Born in Detroit in 1948, and spending summers at the family farm in Vermont. Rubenstein describes herself as "always city/country conflicted." She majored in film "and protesting Vietnam" at Sarah Lawrence. In the late 1960s, she worked with a left-wing, agit-prop film collective in Vermont, along with members of New York Newsreel. Just as her own experimental filmmaking process led to a “film of stills," she had the good fortune to study at MIT with photographer Minor White. “He was the quintessential modernist, "she recalls. "He taught me purity and sequence." In 1977. she completed her MFA in photography at the University of New Mexico where she worked with surrealist Van Deren Coke. He introduced her to a far more experimental approach. "So I have both sides, you see. A part of me as an artist that is almost 19th century, and another part that is much more open conceptually.”

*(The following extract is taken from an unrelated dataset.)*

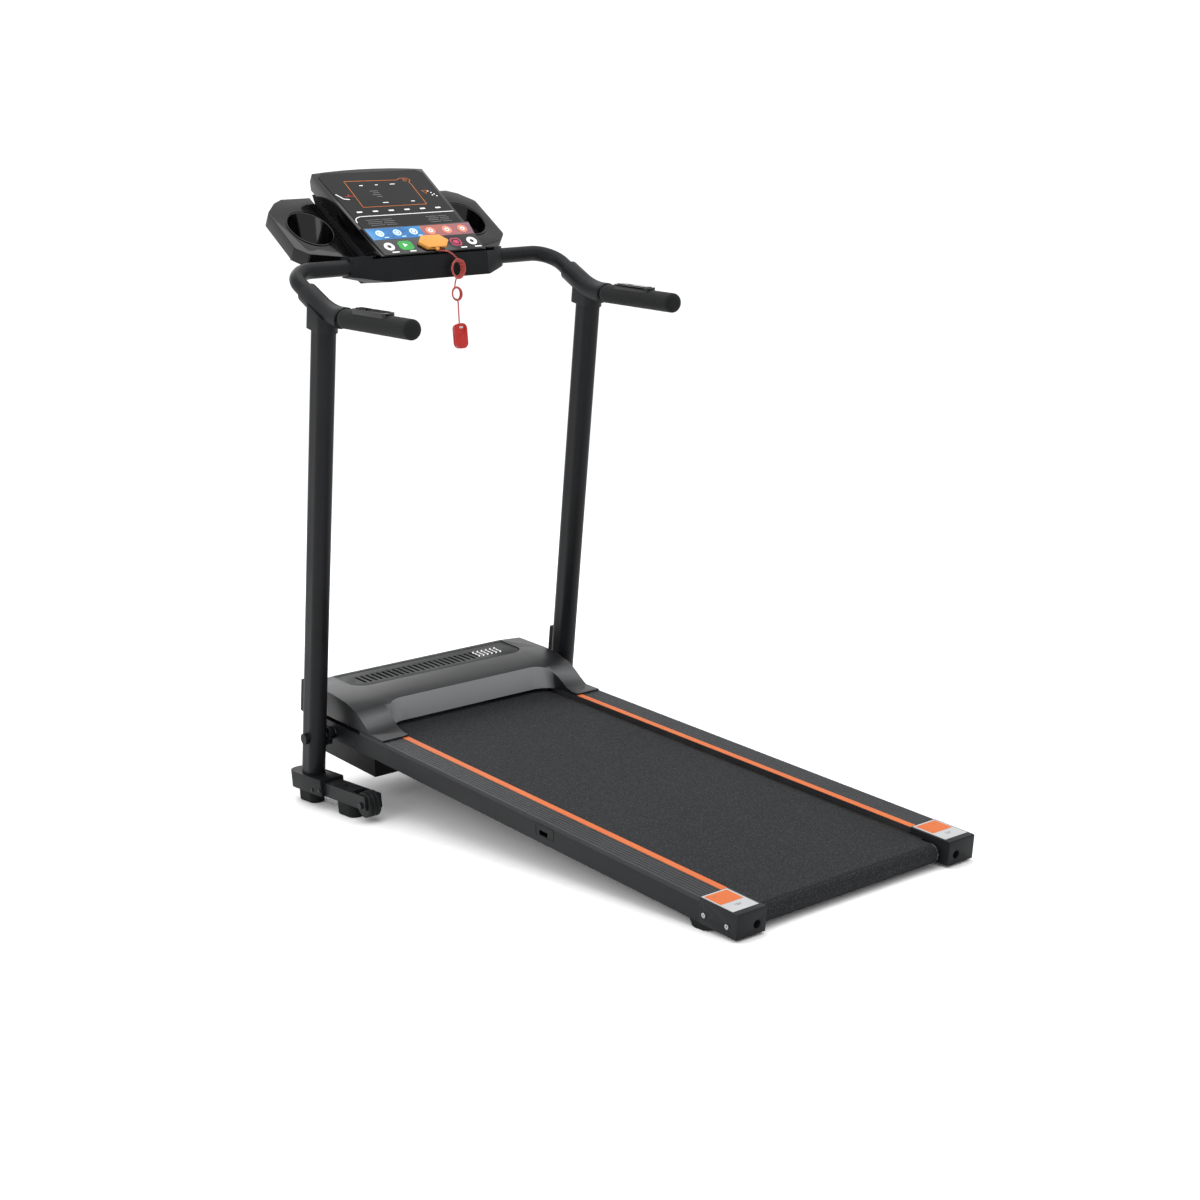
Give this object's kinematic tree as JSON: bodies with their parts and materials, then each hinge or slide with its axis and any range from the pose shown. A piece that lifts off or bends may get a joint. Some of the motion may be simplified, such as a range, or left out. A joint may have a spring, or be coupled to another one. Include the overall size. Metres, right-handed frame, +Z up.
{
  "type": "treadmill",
  "caption": "Folding home treadmill with a running deck hinged between two leaned uprights, a sloped console with cup trays, handlebars with foam grips and a safety key on a lanyard",
  "frame": {"origin": "on the floor, midway along and across the whole machine", "axes": "+Y forward from the rear of the belt to the console, +Z up, +X to the user's right"},
  "size_m": [0.712, 1.4498, 1.333],
  "materials": {
    "frame_paint": "satin charcoal powder coat",
    "rail_plastic": "grained grey moulding with grip ribs",
    "cap_plastic": "fine-grained black moulding",
    "hood_plastic": "satin mid-grey moulding",
    "vent_plastic": "satin dark grey moulding",
    "pan_plastic": "matt black moulding",
    "belt_fabric": "diamond-textured black belt",
    "deck_wood": "lacquered fibreboard",
    "zinc_steel": "zinc plated",
    "roller_steel": "turned steel",
    "motor_paint": "black enamel",
    "rubber_black": "soft black rubber",
    "wheel_plastic": "dark grey moulding",
    "circuit_green": "solder-masked circuit board",
    "grip_foam": "closed-cell foam",
    "console_black": "glossy black moulding",
    "console_matte": "fine-textured black moulding",
    "display_black": "glossy smoked overlay",
    "keypad_film": "printed membrane",
    "key_gloss": "glossy dark keys",
    "key_orange": "pale orange moulding",
    "cord_red": "braided red nylon",
    "clip_red": "glossy red moulding",
    "switch_black": "glossy black moulding"
  },
  "bodies": {
    "stand": {"upright_left": "frame_paint", "upright_right": "frame_paint", "base_foot_left": "frame_paint", "base_foot_right": "frame_paint", "foot_end_caps": "cap_plastic", "foot_pads": "rubber_black", "wheel_axles": "zinc_steel", "frame_bolts": "zinc_steel", "pivot_shaft": "zinc_steel", "upright_caps": "cap_plastic", "handlebar_left": "frame_paint", "handlebar_right": "frame_paint", "joint_cover_left": "cap_plastic", "joint_cover_right": "cap_plastic", "grip_left": "grip_foam", "grip_right": "grip_foam", "key_bezels": "key_gloss", "console_top_shell": "console_black", "console_base_shell": "console_matte", "cup_tray_left": "console_black", "cup_tray_right": "console_black", "display_panel": "display_black", "display_board": "circuit_green", "keypad_panel": "keypad_film", "console_bracket": "frame_paint"},
    "deck": {"side_frame_left": "frame_paint", "side_frame_right": "frame_paint", "foot_rail_left": "rail_plastic", "foot_rail_right": "rail_plastic", "rear_cap_left": "cap_plastic", "rear_cap_right": "cap_plastic", "deck_screws": "zinc_steel", "rear_feet": "rubber_black", "deck_board": "deck_wood", "cross_members": "frame_paint", "running_belt": "belt_fabric", "roller_axles": "zinc_steel", "motor": "motor_paint", "drive_belt": "rubber_black", "control_board": "circuit_green", "hood": "hood_plastic", "vent_panel": "vent_plastic", "belly_pan": "pan_plastic", "power_inlet": "switch_black"},
    "front_roller": {"front_roller": "roller_steel"},
    "rear_roller": {"rear_roller": "roller_steel"},
    "motor_pulley": {"motor_pulley": "roller_steel"},
    "rocker_switch": {"rocker_switch": "switch_black"},
    "lock_knob": {"lock_knob": "cap_plastic"},
    "wheel_left": {"wheel_left": "wheel_plastic"},
    "wheel_right": {"wheel_right": "wheel_plastic"},
    "grip_key_left_front": {"grip_key_left_front": "key_gloss"},
    "grip_key_left_rear": {"grip_key_left_rear": "key_gloss"},
    "grip_key_right_front": {"grip_key_right_front": "key_gloss"},
    "grip_key_right_rear": {"grip_key_right_rear": "key_gloss"},
    "safety_key": {"safety_key": "key_orange", "key_cord": "cord_red", "cord_tail": "cord_red", "cord_bundle": "cord_red", "cord_clip": "clip_red"}
  },
  "joints": [
    {"name": "deck_fold", "type": "hinge", "parent": "stand", "child": "deck", "pos_m": [0, 0.59398, 0.14799], "axis": [-1, 0, 0], "range_deg": [0, 80]},
    {"name": "front_roller_spin", "type": "hinge", "parent": "deck", "child": "front_roller", "pos_m": [0, 0.5327, 0.1448], "axis": [1, 0, 0], "continuous": true},
    {"name": "rear_roller_spin", "type": "hinge", "parent": "deck", "child": "rear_roller", "pos_m": [0, -0.68247, 0.02565], "axis": [1, 0, 0], "continuous": true},
    {"name": "motor_spin", "type": "hinge", "parent": "deck", "child": "motor_pulley", "pos_m": [0, 0.64614, 0.12537], "axis": [1, 0, 0], "continuous": true},
    {"name": "power_rocker", "type": "hinge", "parent": "deck", "child": "rocker_switch", "pos_m": [0.22, 0.69236, 0.14598], "axis": [1, 0, 0], "range_deg": [0, 14]},
    {"name": "lock_turn", "type": "hinge", "parent": "stand", "child": "lock_knob", "pos_m": [-0.297, 0.59398, 0.14799], "axis": [1, 0, 0], "range_deg": [0, 360]},
    {"name": "wheel_left_spin", "type": "hinge", "parent": "stand", "child": "wheel_left", "pos_m": [-0.326, 0.388, 0.038], "axis": [1, 0, 0], "continuous": true},
    {"name": "wheel_right_spin", "type": "hinge", "parent": "stand", "child": "wheel_right", "pos_m": [0.326, 0.388, 0.038], "axis": [1, 0, 0], "continuous": true},
    {"name": "grip_key_left_front_press", "type": "slide", "parent": "stand", "child": "grip_key_left_front", "axis": [0, 0.103, -0.9947], "range_m": [0, 0.0015], "stiffness_N_per_m": 900},
    {"name": "grip_key_left_rear_press", "type": "slide", "parent": "stand", "child": "grip_key_left_rear", "axis": [0, 0.103, -0.9947], "range_m": [0, 0.0015], "stiffness_N_per_m": 900},
    {"name": "grip_key_right_front_press", "type": "slide", "parent": "stand", "child": "grip_key_right_front", "axis": [0, 0.103, -0.9947], "range_m": [0, 0.0015], "stiffness_N_per_m": 900},
    {"name": "grip_key_right_rear_press", "type": "slide", "parent": "stand", "child": "grip_key_right_rear", "axis": [0, 0.103, -0.9947], "range_m": [0, 0.0015], "stiffness_N_per_m": 900},
    {"name": "key_pull", "type": "slide", "parent": "stand", "child": "safety_key", "axis": [0, -0.6749, 0.7379], "range_m": [0, 0.025]}
  ],
  "couplings": [
    {"joint": "rear_roller_spin", "follows": "front_roller_spin", "ratio": 1},
    {"joint": "motor_spin", "follows": "front_roller_spin", "ratio": 3.0968}
  ]
}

Her technique developed over many years of making large-scale palla­dium prints of people and place, sometimes stamped with text and mounted on steel, or presented in even more novel ways-printed on glass, afloat on a boat, etc.-while her content took root in her concern for universal human and environmental rights. Similar con­cerns drive the work of Ai Weiwei, Rirkrit liravanija, Francis Alys, Christian Boltanski, Anselm Kiefer, and Mel Chin, who are properly her peers. Her early 1990s masterpiece, Oppenheimer's Chair, a stunning glass house and video meditation on how hot it might get to sit in the driver's seat of the Manhattan Project for all eternity, is being considered for the permanent collection of the Nevada Mu­seum of Art's Center for Art + Environment this year. This comes 20 years after SITE Santa Fe commissioned it for their first biennial, which opened by chance exactly on the 50th anniversary of the first Trinity test-the small coincidence that set the piece in motion.

Today Rubenstein divides her time between Santa Fe and teaching at Nanyang Technical University in Singapore. This year she has two solo shows-in Santa Fe this spring at David Richard Gallery, and in the fall at her longtime San Francisco venue, Brian Gross Fine Art. And she's taking another trip to Iraq, the epicenter of civilization, as part of her latest boundary-blending art experiment. "Eden Turned on its Side," the title of her new trilogy, denotes a conceptual, photo and multi-media based project. The three parts are Photosynthesis-"a straightforward representation of the carbon cycle" focused on beau­tifully shot and altered images of leaves and trees-The Volcano Cycle-mixed-media light magic performed with imagery from the Pacific Ring of fire, raising the possibility that nature's destructive forces are also renewing-and Eden in Iraq. This ambitious final seg­ment encompasses Rubenstein's directorship of a collaborative archi­tectural, art garden project in the Mesopotamian marshes with Nature Iraq, an NGO dedicated to water remediation. The centerpiece is an elaborate. elegantly designed wastewater garden on the ancient marsh site in southern Iraq that many consider to be the Biblical Eden. The landscape architectural forms. the shapes. colors and volumes. are aesthetically derived from a post-modern mix of the eons of Mesopotamian mythologies and cultures that have flourished and foundered in the region.

The artwork exists primarily as a conceptual set of connections between people and places depicted in haunting landscapes, unique multimedia works, and symbol rich landscape architecture. In Ruben­stein's work, the overarching focus remains on the human heart, and human rights in relationship to land, and to the natural environment. She sums it up nicely: “After millennia of destruction, can Eden be restored? In the largest sense. that's really the question I want this work to ask."